Es admirable lo que hacen los actores, algo que es inevitable atribuir también a la marcación de la directora. Cada uno de ellos desarrolla un modo de hablar particular y una postura corporal que los hace únicos, siempre al servicio de generar una mezcla rara de incomodidad, ternura y comicidad. Sin embargo, la acumulación me generó más hastío y fastidio que gracia. Las situaciones y sus resoluciones eluden inteligentemente la parodia y el costumbrismo (aunque rodean sus bordes), pero la persistencia en la vocación por generar comicidad, paradójicamente, termina por atentar contra su propio objetivo. El humor, como la poesía, sucede o no sucede. El camino que elige Salas parece ser el correcto, porque los actores se toman en serio las situaciones y nunca “quieren hacerse los graciosos”, pero el conjunto produce una sensación de banalidad que de una forma atenta contra la comicidad. Es como si se notara demasiado que Salas quiere que uno se ría, pero no logra que uno se crea del todo la situación sobre la que se establece el gag o el absurdo. La búsqueda de lo cómico antecede a la situación y creo que debería ser al revés.

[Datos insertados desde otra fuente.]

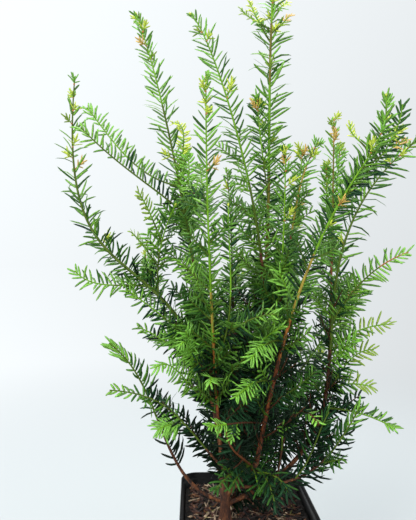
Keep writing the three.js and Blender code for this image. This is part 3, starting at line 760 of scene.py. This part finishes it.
def lit(mass, point, luck):
    """The painted light of a needle: little, as painted shade, when it is low and deep in the crown, and more
    at the outside.
    """
    out = math.hypot(point[0] - trunk_foot[0], point[1] - trunk_foot[1]) / CROWN_REACH
    return np.interp(height_share(point), *LIGHT_AT) + OUTSIDE_LIGHT * out + LUCK_LIGHT * luck + mass.sun


def under(limits, value, last):
    """The tone of the first limit that a value is under, or else the last tone."""
    return next((tone for limit, tone in limits if value < limit), last)


def tone_of(light):
    return under(NEEDLE_LIMITS, light, "fresh")


def to_light(point):
    """The way that a spray at a point turns its upper face: up, and out of the crown, whose middle is far
    back."""
    out = np.array((0.35 * (point[0] - trunk_foot[0]), point[1] - trunk_foot[1] - CROWN_MIDDLE, 0))
    return unit(0.55 * UP + out / (np.linalg.norm(out) + 60))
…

En el mismo sentido tampoco se termina de generar una empatía emocional con los personajes. La ternura está enunciada, pero no se muestra. Algo parecido a lo que sucede con los espacios. La belleza heterodoxa que la directora reivindica en ciertos lugares de la Provincia de Buenos Aires, o en cierta arquitectura de belleza no hegemónica, es una declaración de intención pero no se traduce en las imágenes. La apuesta por el feísmo, una tradición de la vanguardia, fracasa, porque no establece una forma de belleza a partir de lo supuestamente feo. La belleza se declama pero no se ve. En este aspecto, la película sufre el déficit de mucho arte de vanguardia, en el que el concepto es más importante que la obra en sí.
Dicho todo esto, aunque parezca contradictorio, me resulta imposible no festejar que exista una película argentina tan libre y original como esta. Y que sea la que abre el Bafici. Porque existe la posibilidad de que yo esté totalmente equivocado, que mis criterios para evaluar sus novedades estéticas y narrativas sean antiguos, que extrañe una idea del cine que ya no tiene sentido rescatar, que las tradiciones a las que adhiero ya no tienen nada que decir sobre el mundo que habitamos, que estamos en presencia de un cine que incorpora lógicas de las redes sociales de una manera novedosa, que la hegemonía del lenguaje audiovisual sea TikTok y que eso no sea de por sí una mala noticia. Es posible, pero no estoy todavía preparado para aceptar que así sea.
(Argentina, 2024)
Guion, dirección: Lucía Seles. Elenco: Martín Aletta, Mirta Busnelli, Gabriela Ditisheim, Javier García Pelayo, Iair Said. Producción: Gonzalo García Pelayo, Pablo Piedras, Sebastián Toro. Duración: 128 minutos.